Peony:  (Paeoniaceae)

          The name for peony comes from the healing powers of a physician-god of the Greeks, "Paeon".  Peonies had been used as a healing plant in the Orient for centuries.   How they came from China to Europe is not known.  But it was the Romans who introduced these flowers to Great Britain.   British gardeners used peonies for decorative purposes only and when taken to America by settlers they were used in the same way.  Diana Wells says, "They can live for a hundred years or more undisturbed and are the immortal remains of rural American families whose farms were abandoned and whose houses have crumbled."

Petunia:  (Solanaceae)

          The name petunia comes from petun, a Brazilian term for tobacco, a petunia cousin.   It was sent to Europe from South America in the 1800s.   James Tweedie of the Glasgow Botanical Gardens had the purple flowering variety sent to Scotland.   A French governmental official sent another variety, "night-scented petunia" to Paris.  It is from these two plants that all our modern hybrids come. Despite the hybridization of petunias into singles, doubles, cascades, stripes with frills and fluffs, they are likely to revert to the original purple that Tweedie found in South America.

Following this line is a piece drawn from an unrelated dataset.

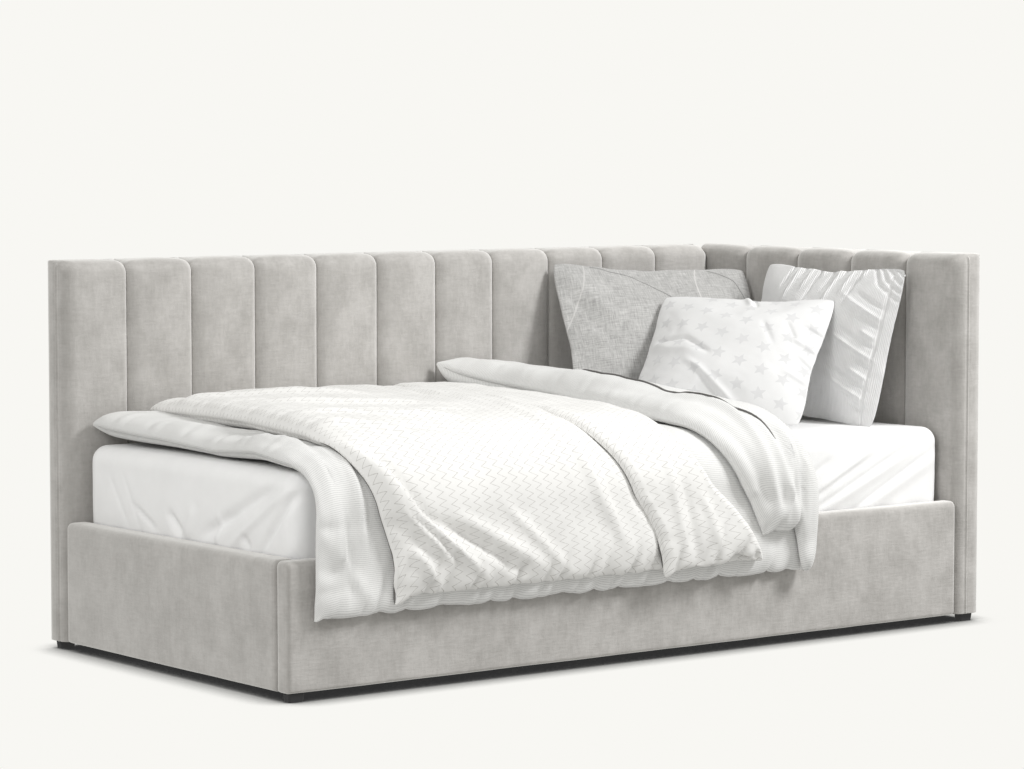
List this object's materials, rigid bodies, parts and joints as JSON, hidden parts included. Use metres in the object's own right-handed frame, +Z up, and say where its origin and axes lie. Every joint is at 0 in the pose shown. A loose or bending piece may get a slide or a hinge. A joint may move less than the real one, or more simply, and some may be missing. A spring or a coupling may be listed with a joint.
{
  "type": "daybed",
  "caption": "Upholstered storage daybed with a channelled back and head panel, low padded rails, a level-lifting slatted platform and made-up bedding.",
  "frame": {"origin": "on the floor, at the middle of the whole object's box, the quilt's overhang at the front included", "axes": "+X from the foot to the head panel, +Y from the open front to the long back panel, +Z up"},
  "size_m": [2.14, 1.112, 0.95],
  "materials": {
    "velvet": "short-pile velvet with a mottled nap",
    "lining_cloth": "plain woven back cloth",
    "frame_board": "raw particle board and softwood",
    "beech": "lacquered bent beech",
    "floor_panel": "pale laminated board",
    "black_steel": "black powder coat",
    "zinc_steel": "bright zinc plate",
    "rod_chrome": "ground and chromed",
    "foot_plastic": "moulded black plastic",
    "holder_plastic": "moulded dark plastic",
    "bumper_rubber": "soft black rubber",
    "mattress_cloth": "knitted mattress cover",
    "sheet_cotton": "smooth white cotton",
    "pinstripe_cotton": "off-white cotton with fine grey pinstripes",
    "zigzag_cotton": "white cotton with thin taupe zigzag lines",
    "grey_linen": "coarse mid-grey linen",
    "star_cotton": "white cotton with a pale grey star print",
    "ribbed_cotton": "pale grey fine-ribbed cotton"
  },
  "bodies": {
    "base": {"back_panel_padding": "velvet", "head_panel_padding": "velvet", "front_rail_cover": "velvet", "foot_rail_cover": "velvet", "back_panel_lining": "lining_cloth", "head_panel_lining": "lining_cloth", "back_panel_board": "frame_board", "back_panel_studs": "frame_board", "head_panel_board": "frame_board", "head_panel_studs": "frame_board", "front_rail_board": "frame_board", "foot_rail_board": "frame_board", "inner_back_rail": "frame_board", "inner_head_rail": "frame_board", "front_floor_batten": "frame_board", "back_floor_batten": "frame_board", "floor_cross_beam": "frame_board", "foot_ledge": "frame_board", "head_ledge": "frame_board", "storage_floor": "floor_panel", "pivot_plate_foot_front": "black_steel", "pivot_plate_foot_back": "black_steel", "pivot_plate_head_front": "black_steel", "pivot_plate_head_back": "black_steel", "corner_brackets": "zinc_steel", "corner_bolts": "zinc_steel", "plate_screws": "zinc_steel", "lower_pivot_pins": "zinc_steel", "lower_strut_studs": "zinc_steel", "foot_front_left": "foot_plastic", "foot_back_left": "foot_plastic", "foot_front_right": "foot_plastic", "foot_back_right": "foot_plastic", "centre_feet": "foot_plastic", "ledge_bumpers": "bumper_rubber"},
    "head_arms": {"head_arm_front": "black_steel", "head_arm_back": "black_steel", "upper_strut_studs": "zinc_steel"},
    "platform": {"platform_side_tube_front": "black_steel", "platform_side_tube_back": "black_steel", "platform_end_tube_foot": "black_steel", "platform_cross_tube": "black_steel", "platform_end_tube_head": "black_steel", "arm_brackets": "black_steel", "upper_pivot_pins": "zinc_steel", "slats": "beech", "slat_holders": "holder_plastic", "mattress": "mattress_cloth", "fitted_sheet": "sheet_cotton", "striped_duvet": "pinstripe_cotton", "zigzag_quilt": "zigzag_cotton", "linen_cushion": "grey_linen", "star_pillow": "star_cotton", "ribbed_cushion": "ribbed_cotton"},
    "foot_arms": {"foot_arm_front": "black_steel", "foot_arm_back": "black_steel"},
    "strut_cylinders": {"gas_cylinder_front": "black_steel", "gas_cylinder_back": "black_steel"},
    "strut_rods": {"gas_rod_front": "rod_chrome", "gas_rod_back": "rod_chrome"}
  },
  "joints": [
    {"name": "lift", "type": "hinge", "parent": "base", "child": "head_arms", "pos_m": [0.28, 0.006, 0.224], "axis": [0, -1, 0], "range_deg": [0, 55]},
    {"name": "platform_level", "type": "hinge", "parent": "head_arms", "child": "platform", "pos_m": [0.7, 0.006, 0.224], "axis": [0, -1, 0], "range_deg": [-55, 0]},
    {"name": "foot_arm_swing", "type": "hinge", "parent": "base", "child": "foot_arms", "pos_m": [-0.72, 0.006, 0.224], "axis": [0, -1, 0], "range_deg": [0, 55]},
    {"name": "strut_swing", "type": "hinge", "parent": "base", "child": "strut_cylinders", "pos_m": [0.33472, 0.006, 0.07365], "axis": [0, -1, 0], "range_deg": [0, 27.5]},
    {"name": "strut_extend", "type": "slide", "parent": "strut_cylinders", "child": "strut_rods", "axis": [0.5736, 0, 0.8192], "range_m": [0, 0.1003]}
  ],
  "couplings": [
    {"joint": "platform_level", "follows": "lift", "ratio": -1},
    {"joint": "foot_arm_swing", "follows": "lift", "ratio": 1},
    {"joint": "strut_swing", "follows": "lift", "ratio": 0.5},
    {"joint": "strut_extend", "follows": "lift", "m_per_rad": 0.10449}
  ]
}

Geranium:  (Geraniaceae)  

          The garden variety of geranium is called cranesbill because of its long seed pods that resemble a crane's beak.   It originally came from South Africa.   In 1772 Francis Masson sent a large number of plants to Amsterdam.  Fifteen years later there were so many geraniums that botanists divided them into three families: cranesbills, erodiums (the rock garden variety) and pelargoniums (the South African ones).   The name comes from the ancient Greek, geranos, which was a crane. That evolved to geranion from a word for "leggy, long-necked bird".